Isn't that cool? It's like a sort of neo-70s vibe that almost looks retro in the context of Night City, especially when you compare it to the simulated hologram fish swimming in the air below it.

Jonkers also described buildings in areas with a strong megacorp presence as being "neo-militaristic". "You see a lot of colours that are white and black and metal, it’s very slick," she said. And I think you can see that flavour in this second image, showing angular skyscrapers that do kind of make me think of guns.

A wide angle image of black and grey skyscrapers next to a freeway

This image in particular makes me think of downtown LA, too. LA natives: I cannot begin to explain how weird it is to finally see LA for the first time when you've only seen it in films and TV until that point. I mean, I'm not to have a massive go at LA, because inequality is obviously present in every major city anywhere in the world. But they don't all have award-winning musicals about how great they are.

The weirdest of all the three bits of concept art is one depicting a massive, luxury casino, with more waterfalls than actual walls. I've used it as the header up at the top of the article, but I've also cropped in the weird casino below so you can see it in all its mad detail. Katharine said it "looks like the cross-section of a whale's mouth," which is very accurate. This is the most futuristic of the art shared, because it has proper gravity-defying architecture. It's good to know that this is something the devs are keeping in mind, so I can walk around Night City going, "The future is now!!" like a time traveller from the 1800s.

A close-up of Cyberpunk 2077's Westbrook casino

But importantly, it still looks like a vision of the future as defined by the past.
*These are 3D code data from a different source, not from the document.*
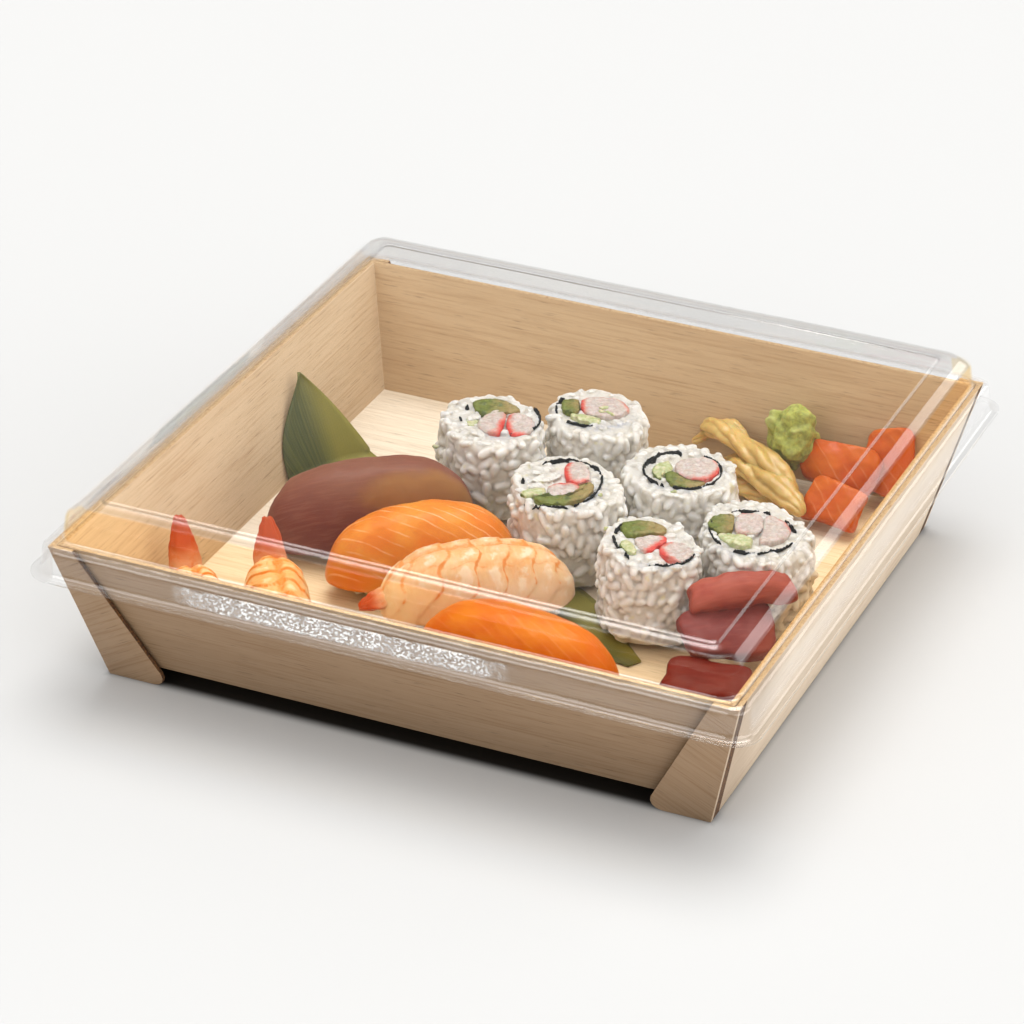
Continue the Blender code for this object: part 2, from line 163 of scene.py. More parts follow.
def make_piece(name, points, faces, mats, uv=None, values=None, sharp=None, face_mats=None):
    """A mesh object from points in millimetres, facing outwards."""
    mesh = bpy.data.meshes.new(name)
    points = np.asarray(points, float).reshape(-1, 3)
    mesh.from_pydata((points * MM).tolist(), [], faces)
    if face_mats is not None:
        mesh.polygons.foreach_set("material_index", face_mats)
    for key, value in (values or {}).items():
        store = mesh.attributes.new(key, "FLOAT", "POINT")
        store.data.foreach_set("value", np.asarray(value, np.float32).ravel())
    if uv is not None:
        corner = np.empty(len(mesh.loops), int)
        mesh.loops.foreach_get("vertex_index", corner)
        layer = mesh.uv_layers.new(name="UVMap")
        layer.data.foreach_set("uv", np.asarray(uv, float).reshape(-1, 2)[corner].ravel())
    form = bmesh.new()
    form.from_mesh(mesh)
    bmesh.ops.recalc_face_normals(form, faces=form.faces)
    form.to_mesh(mesh)
    form.free()
    obj = bpy.data.objects.new(name, mesh)
    bpy.context.scene.collection.objects.link(obj)
    for mat in mats if isinstance(mats, (list, tuple)) else [mats]:
        mesh.materials.append(mat)
    mesh.shade_smooth()
    if sharp is not None:
        mesh.set_sharp_from_angle(angle=math.radians(sharp))
    return obj


def finish_piece(obj, slot, *nodes):
    """Every piece is part of the one body; it stands for its CAD nodes."""
    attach(obj, "root")
    if nodes:
        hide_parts(*nodes)
    return obj


def baked(obj):
    """The object with its modifiers made plain mesh."""
    graph = bpy.context.evaluated_depsgraph_get()
    mesh = bpy.data.meshes.new_from_object(obj.evaluated_get(graph))
    obj.modifiers.clear()
    old = obj.data
    obj.data = mesh
    bpy.data.meshes.remove(old)
    return obj


def wobble(points, size, scale, seed=0.0, detail=2):
    """Smooth noise for each point, as offsets along X, Y and Z in millimetres."""
    out = np.empty((len(points), 3))
    shift = Vector((seed, 7.3 * seed, -3.1 * seed))
    for i, point in enumerate(points):
        place = Vector(point) / scale + shift
        out[i] = noise.turbulence_vector(place, detail, False)
    return out * size


def swell(points, scale, seed=0.0):
    """One smooth noise value for each point, about -1 to 1."""
    shift = Vector((seed, 5.1 * seed, -2.7 * seed))
    return np.array([noise.noise(Vector(point) / scale + shift) for point in points])


def placed(points, x, y, turn, z=0.0, tilt=0.0):
    matrix = (Matrix.Translation((x, y, z)) @ Matrix.Rotation(math.radians(turn), 4, "Z")
              @ Matrix.Rotation(math.radians(tilt), 4, "X"))
    matrix = np.array(matrix)
    return points @ matrix[:3, :3].T + matrix[:3, 3]


def cad_copy(name, new_name):
    """A merged copy of a CAD node, for finer edges."""
    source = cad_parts[name]
    form = bmesh.new()
    form.from_mesh(source.data)
    bmesh.ops.remove_doubles(form, verts=form.verts, dist=0.00001)
    bmesh.ops.dissolve_limit(form, angle_limit=0.01, verts=form.verts, edges=form.edges)
    mesh = bpy.data.meshes.new(new_name)
    form.to_mesh(mesh)
    form.free()
    obj = bpy.data.objects.new(new_name, mesh)
    bpy.context.scene.collection.objects.link(obj)
    return obj


# ------------------------------------------------------------------ tray

# The one veneer takes a colour for each way its faces turn. Besides the veneer's own tone, the darker outside of the
# front and the back is painted shade, and the paler floor and ends are painted light.
class TrayProps(bpy.types.PropertyGroup):
    wood: FloatVectorProperty(name="Wood", description="Colour of the veneer inside", subtype="COLOR",
                              default=(0.565, 0.385, 0.207), min=0, max=1)
    side: FloatVectorProperty(name="Inside ends", description="Colour of the veneer inside the ends", subtype="COLOR",
                              default=(0.66, 0.49, 0.31), min=0, max=1)
    base: FloatVectorProperty(name="Inner floor", description="Colour of the veneer at the bottom", subtype="COLOR",
                              default=(0.85, 0.73, 0.565), min=0, max=1)
    outside: FloatVectorProperty(name="Outside", description="Colour of the veneer at the front and the back",
                                 subtype="COLOR", default=(0.335, 0.218, 0.126), min=0, max=1)
    ends: FloatVectorProperty(name="Ends", description="Colour of the veneer at the ends", subtype="COLOR",
                              default=(0.74, 0.61, 0.47), min=0, max=1)
    edge_round: FloatProperty(name="Edge rounding", description="Rounding of the veneer's edges",
                              default=0.0003, min=0.0001, max=0.001, unit="LENGTH")


def wood_material(name, light, dark, edge=False, worn=False):
    mat, tree, shader = new_material(name, 0.62)
    uv = where(tree, (1, 1, 1), source="UV")
    stretch = node(tree, "Mapping", {"Vector": uv, "Scale": (0.022, 1.0, 1.0)}).outputs[0]
    fine = grain(tree, stretch, 1.25, 4.0, 0.68, 0.25)
    broad = grain(tree, node(tree, "Mapping", {"Vector": uv, "Scale": (0.014, 0.16, 1)}).outputs[0], 1.0, 3.0, 0.5, 1.2)
    pores = grain(tree, node(tree, "Mapping", {"Vector": uv, "Scale": (0.06, 1.0, 1)}).outputs[0], 1.7, 2.0, 0.6)
    lines = step(tree, fine, 0.47, 0.66)
    soft = step(tree, broad, 0.30, 0.75)
    share = maths(tree, "ADD", maths(tree, "MULTIPLY", lines, 0.52), maths(tree, "MULTIPLY", soft, 0.34), True)
    colour = blend(tree, share, light, dark)
    flecks = step(tree, pores, 0.60, 0.72, 0.0, 0.6)
    colour = blend(tree, flecks, colour, tuple(0.55 * c for c in dark))
    if worn:
        # the ends grow darker towards the front corner
        near = step(tree, node(tree, "SeparateXYZ", {0: where(tree)}).outputs[1], -56.0, -94.0, 0.0, 0.8)
        colour = blend(tree, near, colour, (0.42, 0.31, 0.21))
    if edge:
        speck = step(tree, grain(tree, where(tree), 1.1, 3.0, 0.7), 0.45, 0.72)
        colour = blend(tree, speck, (0.55, 0.37, 0.19), (0.30, 0.145, 0.045))
    paint(tree, shader, colour)
    tree.links.new(step(tree, fine, 0.2, 0.8, 0.5, 0.72), shader.inputs["Roughness"])
    bump(tree, shader, maths(tree, "ADD", fine, pores), 0.05, 0.5)
    return mat


def burnt_material():
    """The dark line that scoring and cutting leaves in veneer."""
    mat, tree, shader = new_material("scored_wood", 0.8)
    speck = grain(tree, where(tree), 1.4, 3.0, 0.6)
    paint(tree, shader, blend(tree, step(tree, speck, 0.35, 0.75), (0.035, 0.011, 0.002), (0.19, 0.078, 0.014)))
    bump(tree, shader, speck, 0.12, 0.7)
    return mat


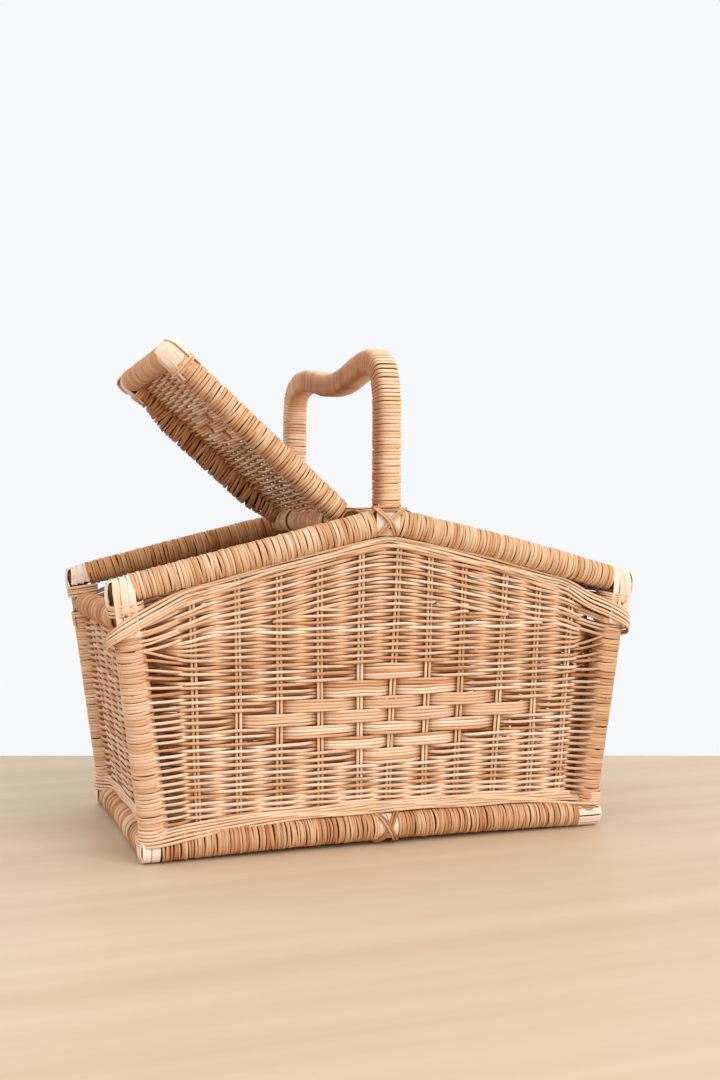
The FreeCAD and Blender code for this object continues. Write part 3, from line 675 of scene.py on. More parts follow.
def panel_fb(sy, seed, name_tag, body="basket"):
    oval = OVAL if sy < 0 else 1.34
    r_ = np.random.default_rng(seed)
    rows = row_levels(sy > 0)
    wob = value_noise(len(rows), len(S), 3, 5, 0.45, seed + 5)
    wob2 = value_noise(len(rows), len(S), 1, 6, 0.22, seed + 6)
    full, part = [], []
    for n, (r, z, ext) in enumerate(rows):
        sg = np.array([row_sign(r, i) for i in range(-6, 7)])
        i0 = np.clip(np.floor(S + 6).astype(int), 0, 11)
        tt = S + 6 - i0
        t = np.where(sg[i0] > sg[i0 + 1], cosine(np.clip((tt - 0.44) / 0.5, 0, 1)),
                     cosine(np.clip((tt - 0.06) / 0.5, 0, 1)))
        w = AMP * (sg[i0] * (1 - t) + sg[i0 + 1] * t)
        # at the posts the row goes round the outside or tucks in behind
        e = smooth((np.abs(S) - 5.0) / 1.0)
        end = np.where(S < 0, sg[0], sg[-1])
        w = np.where(np.abs(S) > 5, w * (1 - e) + np.where(end > 0, 9.6, -9.0) * e, w)
        zz = z + wob[n] + wob2[n]
        if ext == 6.0 and r >= NL - 10:
            # near the posts the rows draw together in pairs
            zz = zz + 0.75 * (1 if (r // 2) % 2 else -1) * np.sin(np.pi * np.clip((np.abs(S) - 4.4) / 1.6, 0, 1))
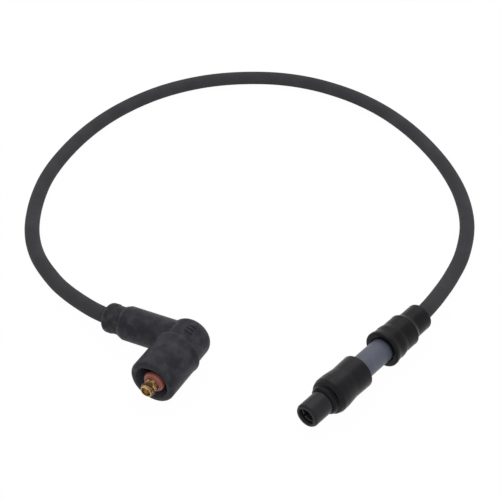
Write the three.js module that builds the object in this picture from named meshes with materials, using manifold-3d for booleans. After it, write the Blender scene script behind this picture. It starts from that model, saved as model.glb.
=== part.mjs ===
// Ignition lead: a straight spark plug connector and an elbow connector on one high-tension cable.
// Millimetres, +Z up. The lead lies on the plane z = 0, the straight connector's axis runs along +Y
// with its open nose towards -Y, and the origin is the middle of the two connectors' floor box.
import * as THREE from "three";
import { mergeVertices } from "three/addons/utils/BufferGeometryUtils.js";
import Module from "manifold-3d";

const wasm = await Module();
wasm.setup();

// Driving dimensions of the whole lead
const clearance = 0.3; // between a piece and what it sits in
const degree = Math.PI / 180;

const cable = { radius: 3.5, coreRadius: 1.5, boreRadius: 1.9, sides: 10, coreSides: 6, steps: 56 };
const cableBore = cable.radius + clearance;

// Straight connector, measured along its axis from the tip of the nose
const plugPlace = { x: 46.64, tipY: -21.13 };
const nose = {
  radius: 5.15, tipRadius: 4.6, chamfer: 0.9, mouthRadius: 3.3, mouthChamfer: 0.4, lipDepth: 1.6, length: 15.6,
};
const socket = { bore: 3.2, wall: 0.6, depth: 9.0, base: 1.9, studRadius: 1.4, studLength: 7.5, bellmouth: 0.3 };
const fingers = { slots: 4, width: 0.7, depth: 6.5 };
const clip = { wire: 0.25, setback: 3.0, gapAngle: 40, grooveDepth: 0.3, grooveWidth: 1.0 };
const tube = { radius: 5.23, wall: 1.13, end: 62.0, frontWall: 2.1, round: 0.3 };
const plugBoot = {
  start: 10.35, lipRadius: 6.35, lipSlope: 0.45, lipLength: 1.7, grooveRadius: 5.75, grooveWidth: 0.6,
  shoulderDrop: 0.7, bulgeRadius: 7.98, bulgeAt: 15.15, bulgeLength: 3.2, waistRadius: 7.25, waistAt: 24.15,
  endRadius: 7.5, end: 32.95, round: 0.5,
};
const cableBoot = {
  start: 48.85, mouthRadius: 5.95, mouthDepth: 1.2, flareRadius: 8.17, flareLength: 1.6, flareTaper: 2.0,
  bodyRadius: 7.72, bodyEnd: 55.95, bodyTaper: 2.0, sleeveRadius: 7.32, sleeveEnd: 64.85, ribHeight: 0.1,
  ribWidth: 0.7, ribAt: 54.85, collarRadius: 6.02, collarStart: 67.15, end: 76.4, round: 0.8,
};
const plugResistor = { radius: 2.3, length: 15.0, capRadius: 2.6, capLength: 2.2 };
const plugSpring = { radius: 2.2, wire: 0.32, length: 7.5, turns: 6 };
const screw = { headRadius: 3.1, headLength: 1.2, rootRadius: 0.95, threadRadius: 1.4, length: 9.0, threads: 5 };

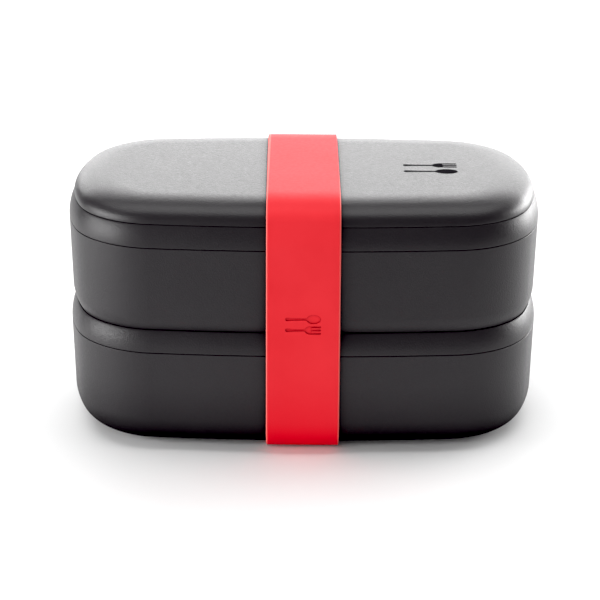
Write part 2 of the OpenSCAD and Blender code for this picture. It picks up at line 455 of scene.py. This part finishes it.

The offset layers and glass everywhere style of architecture means that the casino building compares favourably to the futurist visions of the 50s and 60s. You know: "Welcome to the world of tomorrow! The distant future, the year 2000!" Which is cool, because that's still what a lot of people think of when they think of futuristic sci-fi today.

Obviously you can't draw 1:1 parallels between the real world and Night City because of the devs have created their own fictional past for it, but inequality is a big theme in cyberpunk texts, where amazing technology exists but isn't widely available if you're poor. It's interesting to see how that translates into the design of Night City itself, but I'm more intrigued to see how (and if) those themes are drawn out and dealt with in the finished product.

But right now I am like: that casino is amazing, it looks like a spaceship crashed into a golf course, obviously that is the kind of stupid fucking thing rich people would build.